**Entries provided:**
---

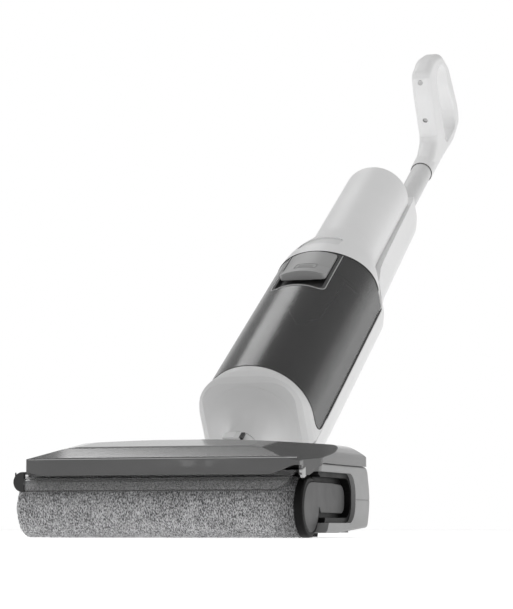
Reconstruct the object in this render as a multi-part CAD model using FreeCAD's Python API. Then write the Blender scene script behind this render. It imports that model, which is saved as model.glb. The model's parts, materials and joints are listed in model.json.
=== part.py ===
import FreeCAD, Part
import math
import os

V = FreeCAD.Vector

# Driving dimensions, in millimetres and degrees.
# Two frames are used. The head frame has the roller's axis over y = 0 and the floor at z = 0.
# The body frame is the upright body standing up: z runs along its axis from the floor,
# and the front faces -y. The body is then leaned back by RECLINE about the point where
# its axis meets the floor. X points to the right of somebody facing the machine.

RECLINE = 58.43          # lean of the upright body from vertical
AXIS_FOOT_Y = 64.73      # where the body's axis meets the floor, head frame
ORIGIN_Y = 518.9         # head frame y of the finished part's origin

HEAD_HALF = 140.6        # half width of the floor head
CORE_LEFT = -133.0       # head base between the side covers
CORE_RIGHT = 127.5       # the deep recess takes more room on the right
HEAD_REAR = 152.0        # back of the head base
BASE_LOW = 4.5           # underside above the floor
SEAM_Z = 64.0            # seam between side covers and top cover
BROW_RISE = 0.14         # how fast the top cover's rounded ends rise towards the back
WALL = 2.4               # moulded wall thickness
GROOVE_TOP = 6.3         # depth reached by the squeegee's groove in the sole
CONTACT_PLACES = (58.0, 74.0)

ROLLER_R = 26.5          # pile radius, and height of the roller's axis
CORE_R = 22.0            # roller tube radius
BAY_R = 29.5             # radius of the roller bay
ROLLER_LEFT = -131.0     # left end of the roller
ROLLER_RIGHT = 125.0     # right end of the spinning part
CAP_RIGHT = 132.4        # outer face of the black end cap
TAB_FACE = 133.0         # outer face of the pull tab

WHEEL_IN = 84.0          # inner and outer faces of the wheels
WHEEL_OUT = 94.0

PIVOT_S = 74.5           # neck tilt pivot, along the body's axis
SWIVEL_S = 121.0         # neck swivel pivot, along the body's axis
PIVOT_Y = AXIS_FOOT_Y + PIVOT_S * math.sin(math.radians(RECLINE))
PIVOT_Z = PIVOT_S * math.cos(math.radians(RECLINE))
PIN_PLAY = 0.05          # radial running clearance of a pin

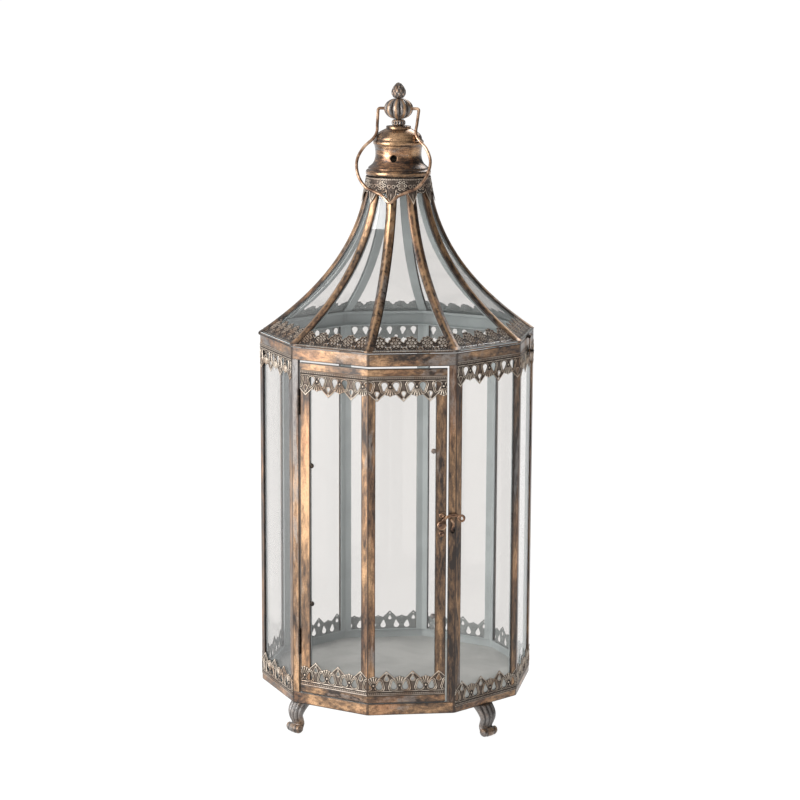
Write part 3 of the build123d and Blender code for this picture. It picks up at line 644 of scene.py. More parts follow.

---

**Your goal:** Select every line above that contains the word "this", and copy it.

**Problem solution:**
Reconstruct the object in this render as a multi-part CAD model using FreeCAD's Python API. Then write the Blender scene script behind this render. It imports that model, which is saved as model.glb. The model's parts, materials and joints are listed in model.json.
Write part 3 of the build123d and Blender code for this picture. It picks up at line 644 of scene.py. More parts follow.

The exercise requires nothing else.